The Divisional Coordinator shall ensure that proper arrangements are made to notify all captains of their rosters, schedules and team membership fees.

 

b) Referees – as determined by each Divisional Coordinator.

 

c) Time-keepers – as determined by each Divisional Coordinator.

 

d) Work Schedulers – as determined by each Divisional Coordinator.

 

e) Other Schedulers – as determined by each Divisional Coordinator.

 

f) Website Editor - The Website Editor shall carry out the duties as required for the gathering of news of interest to the members of CASC and information regarding CASC, of interest to the general population and for posting this information on a public domain website.

 

At the discretion of the Board of Directors, positions a) to f) may be filled from within the ranks of the Directors or may be co-opted.

 

The Board of Directors may appoint further members and may nominate committees at its discretion.

 

9. EXPULSION

 

The CASC Board of Directors shall be empowered to expel, in the interests of CASC, any member of CASC.

 

10. EXTRAORDINARY GENERAL MEETINGS

 

An Extraordinary General Meeting may be called by the Board of Directors, or by the Secretary upon a written request signed by any ten members.
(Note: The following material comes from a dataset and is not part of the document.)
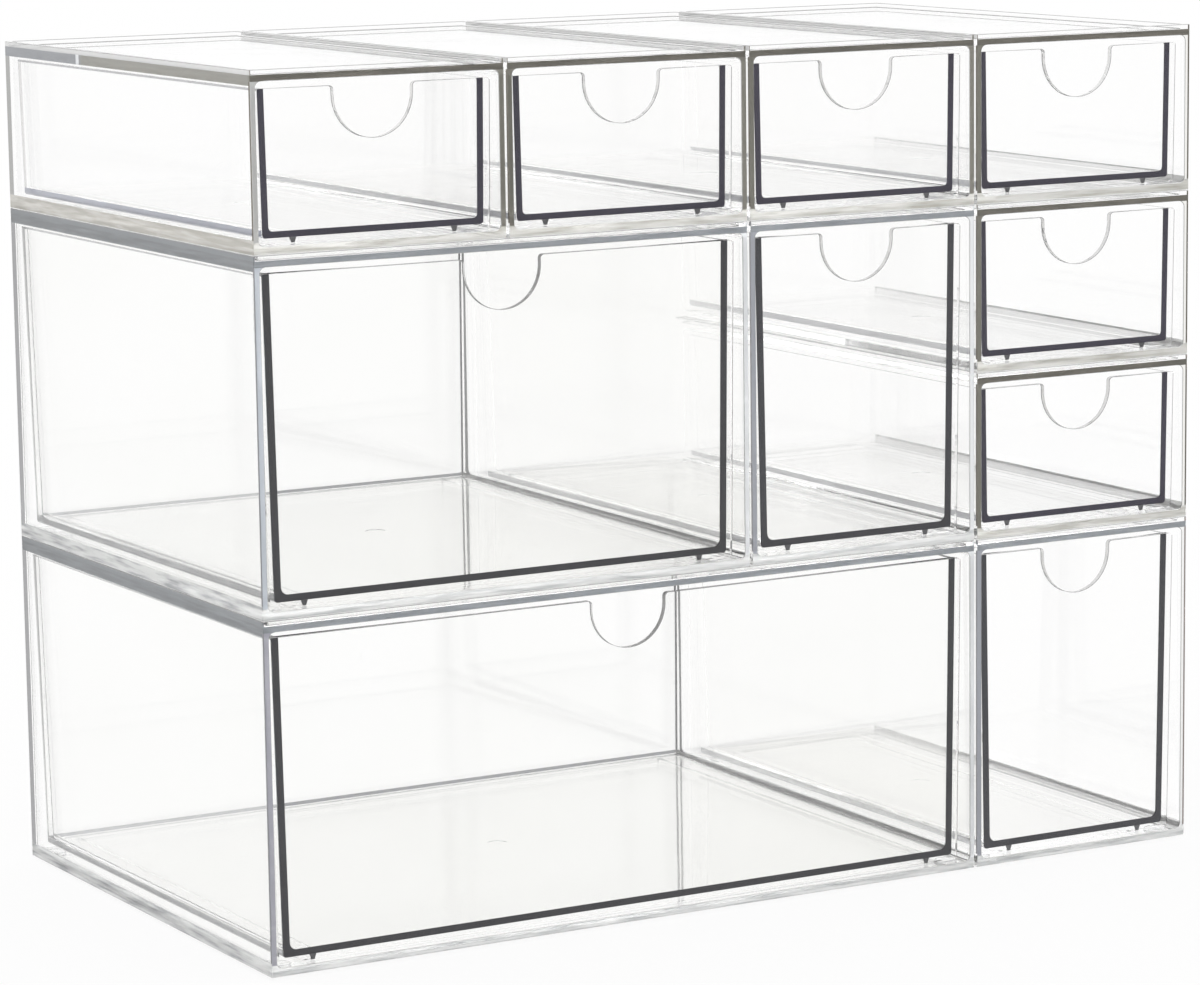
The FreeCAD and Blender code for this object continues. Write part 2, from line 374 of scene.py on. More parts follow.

All members shall be given at least ten days notice through the CASC web site, of such a meeting, together with a copy of the agenda.

 

The members can, during a Extraordinary General Meeting remove any director of CASC.  The Extraordinary General Meeting Convocation notice must mention that such a director is subject to removal and the principal reason against him.

 

A director can be removed by majority vote.

 

A quorum shall be 25 members.

 

11. CHANGES TO THE BY-LAWS

 

Changes to the By-Laws of CASC shall be made only at an Extraordinary General Meeting, or at the Annual General Meeting. With respect to the Extraordinary General Meeting only, all proposed changes must accompany the agenda ten days prior to the meeting and shall require the approval of two-thirds of the members present.

 

12. RULES

 

The CASC Board shall determine rules for each division and/or sport and/or activity; these rules will be posted on the CASC web site.